**Data segment:**

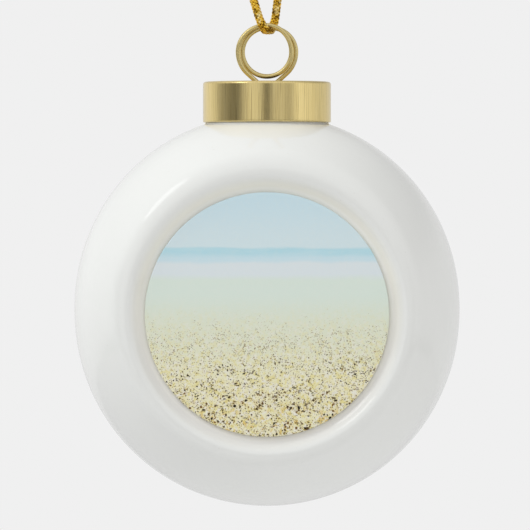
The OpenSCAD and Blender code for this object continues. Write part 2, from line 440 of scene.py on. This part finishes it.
def wire_material():
    """Drawn spring wire in a duller pale gold."""
    material, tree, shader = new_material("pale_gold_wire", Metallic=1.0)
    place = object_place(tree)
    streak = noise(tree, place, 2.2, 4, 0.6)
    tone = mixed(tree, streak, (0.64, 0.51, 0.21), (0.80, 0.66, 0.31))
    tree.links.new(tone, shader.inputs["Base Color"])
    tree.links.new(between(tree, streak, 0.3, 0.7, 0.24, 0.40), shader.inputs["Roughness"])
    bump(tree, shader, noise(tree, place, 5, 2), 0.002 * MM)
    return material


def cord_material():
    """Braided metallic yarn in gold, with painted shade as dark brown patches and painted highlights as
    pale gold glints.
    """
    material, tree, shader = new_material("gold_yarn", Metallic=1.0)
    place = object_place(tree)
    # Painted shade: dark brown patches stand in for the braid's dark reflections
    painted_shade_fleck = maths(tree, "ADD", noise(tree, place, 0.8, 1), noise(tree, place, 3.2, 1))
    tone = mixed(tree, between(tree, painted_shade_fleck, 0.82, 1.02), (0.26, 0.13, 0.005), (0.96, 0.62, 0.07))
    # Painted highlight: pale gold glints stand in for the braid's bright reflections
    painted_glint = between(tree, noise(tree, object_place(tree, shift=(5, 3, 1)), 1.1, 1), 0.54, 0.68)
    tone = mixed(tree, maths(tree, "MULTIPLY", painted_glint, 0.85), tone, (1.0, 0.84, 0.40))
    tree.links.new(tone, shader.inputs["Base Color"])
    tree.links.new(between(tree, painted_shade_fleck, 0.8, 1.2, 0.5, 0.3), shader.inputs["Roughness"])
    bump(tree, shader, noise(tree, place, 16, 1), 0.01 * MM)
    return material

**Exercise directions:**
Each line of the material should be duplicated exactly, please.

**Finished task:**
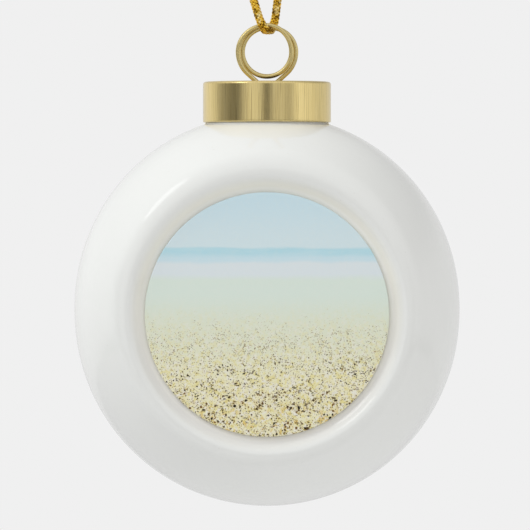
The OpenSCAD and Blender code for this object continues. Write part 2, from line 440 of scene.py on. This part finishes it.
def wire_material():
    """Drawn spring wire in a duller pale gold."""
    material, tree, shader = new_material("pale_gold_wire", Metallic=1.0)
    place = object_place(tree)
    streak = noise(tree, place, 2.2, 4, 0.6)
    tone = mixed(tree, streak, (0.64, 0.51, 0.21), (0.80, 0.66, 0.31))
    tree.links.new(tone, shader.inputs["Base Color"])
    tree.links.new(between(tree, streak, 0.3, 0.7, 0.24, 0.40), shader.inputs["Roughness"])
    bump(tree, shader, noise(tree, place, 5, 2), 0.002 * MM)
    return material


def cord_material():
    """Braided metallic yarn in gold, with painted shade as dark brown patches and painted highlights as
    pale gold glints.
    """
    material, tree, shader = new_material("gold_yarn", Metallic=1.0)
    place = object_place(tree)
    # Painted shade: dark brown patches stand in for the braid's dark reflections
    painted_shade_fleck = maths(tree, "ADD", noise(tree, place, 0.8, 1), noise(tree, place, 3.2, 1))
    tone = mixed(tree, between(tree, painted_shade_fleck, 0.82, 1.02), (0.26, 0.13, 0.005), (0.96, 0.62, 0.07))
    # Painted highlight: pale gold glints stand in for the braid's bright reflections
    painted_glint = between(tree, noise(tree, object_place(tree, shift=(5, 3, 1)), 1.1, 1), 0.54, 0.68)
    tone = mixed(tree, maths(tree, "MULTIPLY", painted_glint, 0.85), tone, (1.0, 0.84, 0.40))
    tree.links.new(tone, shader.inputs["Base Color"])
    tree.links.new(between(tree, painted_shade_fleck, 0.8, 1.2, 0.5, 0.3), shader.inputs["Roughness"])
    bump(tree, shader, noise(tree, place, 16, 1), 0.01 * MM)
    return material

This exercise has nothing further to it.